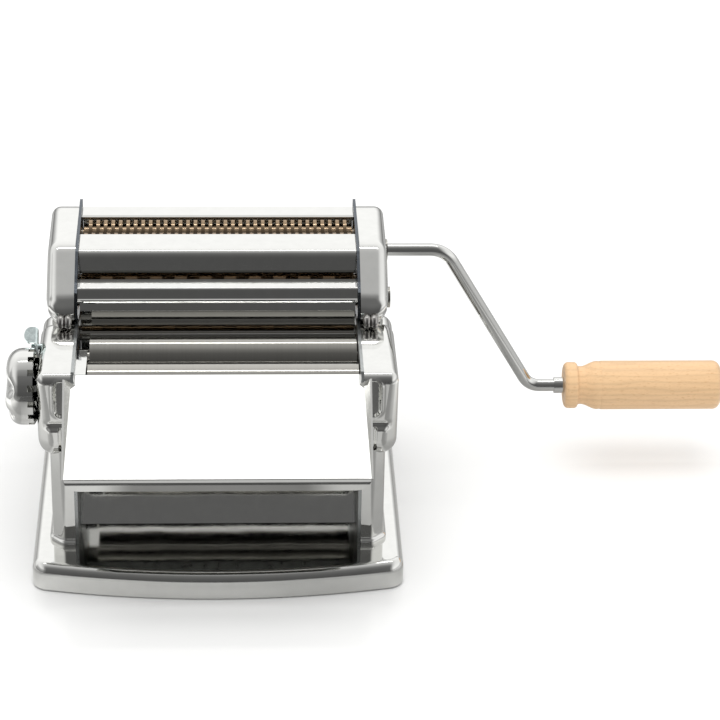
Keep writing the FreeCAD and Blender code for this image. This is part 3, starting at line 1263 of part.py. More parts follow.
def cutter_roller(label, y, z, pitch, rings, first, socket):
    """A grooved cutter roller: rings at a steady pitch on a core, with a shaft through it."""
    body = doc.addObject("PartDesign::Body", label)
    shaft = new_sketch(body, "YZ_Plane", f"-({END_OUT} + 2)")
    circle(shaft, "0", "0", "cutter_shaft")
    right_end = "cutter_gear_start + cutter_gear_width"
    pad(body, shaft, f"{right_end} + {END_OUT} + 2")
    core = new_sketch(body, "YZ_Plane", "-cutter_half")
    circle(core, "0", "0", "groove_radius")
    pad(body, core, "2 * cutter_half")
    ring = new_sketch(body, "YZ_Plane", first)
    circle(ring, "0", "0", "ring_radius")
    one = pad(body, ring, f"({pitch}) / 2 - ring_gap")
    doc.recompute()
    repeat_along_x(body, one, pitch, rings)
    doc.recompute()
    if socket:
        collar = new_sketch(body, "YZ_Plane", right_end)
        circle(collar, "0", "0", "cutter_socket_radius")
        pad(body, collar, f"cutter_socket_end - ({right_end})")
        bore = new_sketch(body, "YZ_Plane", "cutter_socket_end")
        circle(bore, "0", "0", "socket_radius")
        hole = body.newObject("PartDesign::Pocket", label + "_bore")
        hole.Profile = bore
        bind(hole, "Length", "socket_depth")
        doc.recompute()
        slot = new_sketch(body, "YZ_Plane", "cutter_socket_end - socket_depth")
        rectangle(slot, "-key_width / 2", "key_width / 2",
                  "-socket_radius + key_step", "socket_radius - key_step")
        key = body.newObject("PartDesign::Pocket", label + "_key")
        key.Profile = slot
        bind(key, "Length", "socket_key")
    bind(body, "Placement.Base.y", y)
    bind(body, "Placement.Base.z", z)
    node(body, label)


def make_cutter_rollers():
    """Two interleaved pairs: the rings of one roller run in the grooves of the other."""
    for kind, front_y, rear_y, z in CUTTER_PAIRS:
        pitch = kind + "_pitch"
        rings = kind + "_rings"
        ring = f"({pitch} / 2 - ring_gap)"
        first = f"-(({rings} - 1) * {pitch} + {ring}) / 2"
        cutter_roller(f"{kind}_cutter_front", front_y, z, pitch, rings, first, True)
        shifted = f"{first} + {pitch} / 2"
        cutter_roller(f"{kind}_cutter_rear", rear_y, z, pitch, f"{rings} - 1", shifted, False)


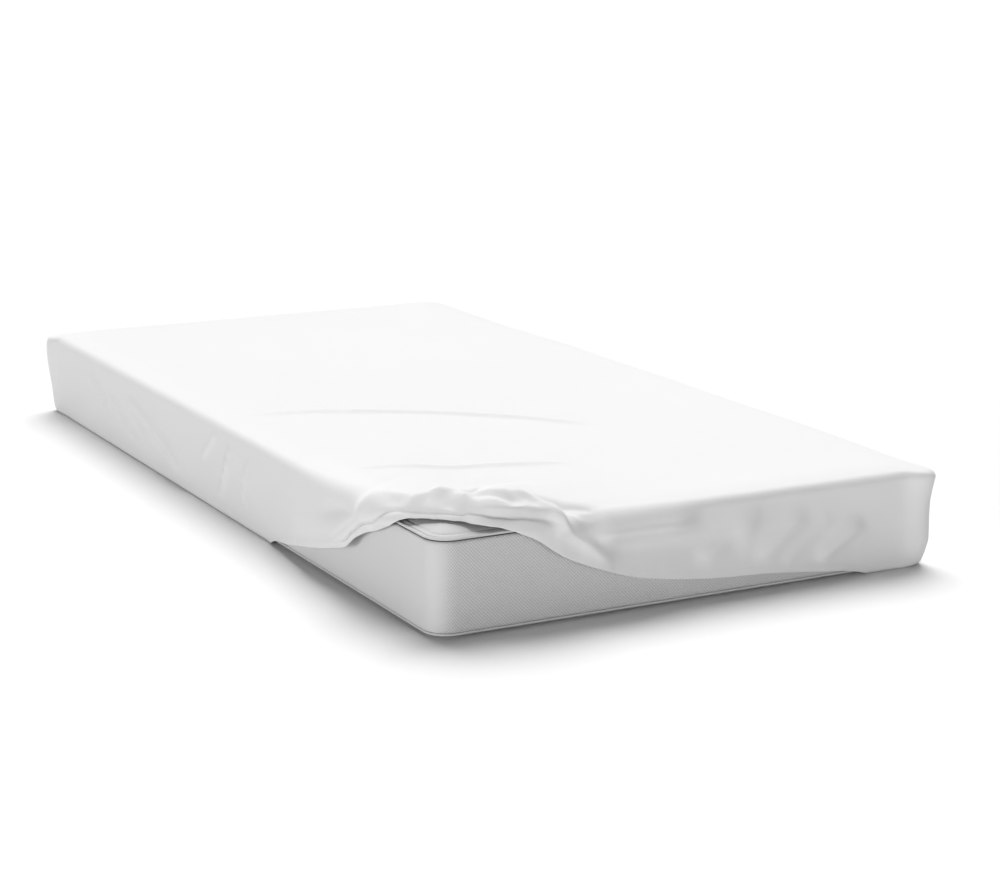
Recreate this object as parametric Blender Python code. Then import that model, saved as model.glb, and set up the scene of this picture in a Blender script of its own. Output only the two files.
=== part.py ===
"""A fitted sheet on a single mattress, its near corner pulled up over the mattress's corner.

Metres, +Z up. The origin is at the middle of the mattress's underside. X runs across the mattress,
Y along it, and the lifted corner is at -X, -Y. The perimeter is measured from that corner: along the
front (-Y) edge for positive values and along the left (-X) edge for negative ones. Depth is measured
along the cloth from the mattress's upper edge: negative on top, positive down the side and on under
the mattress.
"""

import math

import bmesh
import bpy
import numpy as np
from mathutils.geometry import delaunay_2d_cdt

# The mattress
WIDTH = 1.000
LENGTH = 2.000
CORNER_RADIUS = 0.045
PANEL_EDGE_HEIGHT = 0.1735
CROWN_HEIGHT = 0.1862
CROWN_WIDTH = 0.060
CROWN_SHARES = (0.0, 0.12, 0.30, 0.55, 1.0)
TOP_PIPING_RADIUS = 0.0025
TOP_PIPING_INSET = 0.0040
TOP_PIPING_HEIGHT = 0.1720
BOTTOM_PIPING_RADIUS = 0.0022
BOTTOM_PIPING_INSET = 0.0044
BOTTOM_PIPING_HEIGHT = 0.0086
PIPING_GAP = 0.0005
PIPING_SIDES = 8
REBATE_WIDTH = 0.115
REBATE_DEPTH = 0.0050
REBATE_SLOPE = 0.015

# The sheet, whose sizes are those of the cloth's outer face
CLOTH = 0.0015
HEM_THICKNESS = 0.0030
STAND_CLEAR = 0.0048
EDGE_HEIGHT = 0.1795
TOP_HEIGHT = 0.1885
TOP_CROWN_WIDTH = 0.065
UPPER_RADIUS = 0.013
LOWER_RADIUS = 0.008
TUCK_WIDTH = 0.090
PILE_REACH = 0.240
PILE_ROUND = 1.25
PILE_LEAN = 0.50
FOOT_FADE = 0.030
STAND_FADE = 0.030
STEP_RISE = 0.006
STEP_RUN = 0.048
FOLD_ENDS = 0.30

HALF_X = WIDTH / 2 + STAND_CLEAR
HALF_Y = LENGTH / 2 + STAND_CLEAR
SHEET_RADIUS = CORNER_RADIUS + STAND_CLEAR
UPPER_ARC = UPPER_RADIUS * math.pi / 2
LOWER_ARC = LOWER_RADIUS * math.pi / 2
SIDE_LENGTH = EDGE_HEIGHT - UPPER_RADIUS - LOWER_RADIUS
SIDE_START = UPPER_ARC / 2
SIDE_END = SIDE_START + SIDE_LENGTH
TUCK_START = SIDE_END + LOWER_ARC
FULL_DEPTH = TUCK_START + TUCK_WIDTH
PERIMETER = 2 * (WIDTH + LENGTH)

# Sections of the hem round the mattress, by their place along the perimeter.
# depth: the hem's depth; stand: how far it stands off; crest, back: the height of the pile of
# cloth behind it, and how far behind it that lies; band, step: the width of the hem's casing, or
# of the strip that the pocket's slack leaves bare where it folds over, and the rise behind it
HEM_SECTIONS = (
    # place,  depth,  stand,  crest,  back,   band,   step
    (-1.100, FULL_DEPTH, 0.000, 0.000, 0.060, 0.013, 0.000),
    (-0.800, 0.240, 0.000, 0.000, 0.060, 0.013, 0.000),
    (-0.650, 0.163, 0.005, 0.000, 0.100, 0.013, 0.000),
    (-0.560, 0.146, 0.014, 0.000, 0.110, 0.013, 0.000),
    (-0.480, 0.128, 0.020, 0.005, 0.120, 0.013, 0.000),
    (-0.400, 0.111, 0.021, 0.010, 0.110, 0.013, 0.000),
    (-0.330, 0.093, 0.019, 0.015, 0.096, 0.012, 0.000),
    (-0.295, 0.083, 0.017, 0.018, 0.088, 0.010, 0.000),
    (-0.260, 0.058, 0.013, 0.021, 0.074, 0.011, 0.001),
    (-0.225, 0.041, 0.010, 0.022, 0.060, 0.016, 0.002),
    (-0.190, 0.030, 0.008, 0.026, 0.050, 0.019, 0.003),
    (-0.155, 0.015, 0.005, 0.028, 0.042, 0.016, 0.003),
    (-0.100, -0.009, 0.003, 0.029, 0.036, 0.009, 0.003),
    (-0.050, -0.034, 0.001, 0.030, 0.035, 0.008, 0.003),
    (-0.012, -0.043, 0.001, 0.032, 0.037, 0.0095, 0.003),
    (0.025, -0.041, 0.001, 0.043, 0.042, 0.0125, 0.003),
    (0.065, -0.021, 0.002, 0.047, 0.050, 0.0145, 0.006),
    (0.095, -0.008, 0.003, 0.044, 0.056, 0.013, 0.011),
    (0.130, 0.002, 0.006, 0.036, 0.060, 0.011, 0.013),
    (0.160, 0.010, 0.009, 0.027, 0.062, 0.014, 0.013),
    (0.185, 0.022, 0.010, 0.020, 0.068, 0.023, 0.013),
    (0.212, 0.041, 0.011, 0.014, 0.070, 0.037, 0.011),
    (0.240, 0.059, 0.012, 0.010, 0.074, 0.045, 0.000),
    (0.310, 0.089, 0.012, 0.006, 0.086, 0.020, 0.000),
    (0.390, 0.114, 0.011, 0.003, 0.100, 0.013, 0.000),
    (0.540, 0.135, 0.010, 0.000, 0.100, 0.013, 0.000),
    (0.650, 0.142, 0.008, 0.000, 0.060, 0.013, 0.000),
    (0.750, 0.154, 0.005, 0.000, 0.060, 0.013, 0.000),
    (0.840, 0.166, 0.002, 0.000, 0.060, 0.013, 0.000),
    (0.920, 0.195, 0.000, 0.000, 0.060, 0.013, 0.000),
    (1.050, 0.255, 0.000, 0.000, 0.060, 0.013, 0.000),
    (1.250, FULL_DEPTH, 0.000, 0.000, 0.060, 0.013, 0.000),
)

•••

Exercise details: Select every line in the material above where the string "code" occurs, and copy it.

Exercise response:
Keep writing the FreeCAD and Blender code for this image. This is part 3, starting at line 1263 of part.py. More parts follow.
Recreate this object as parametric Blender Python code. Then import that model, saved as model.glb, and set up the scene of this picture in a Blender script of its own. Output only the two files.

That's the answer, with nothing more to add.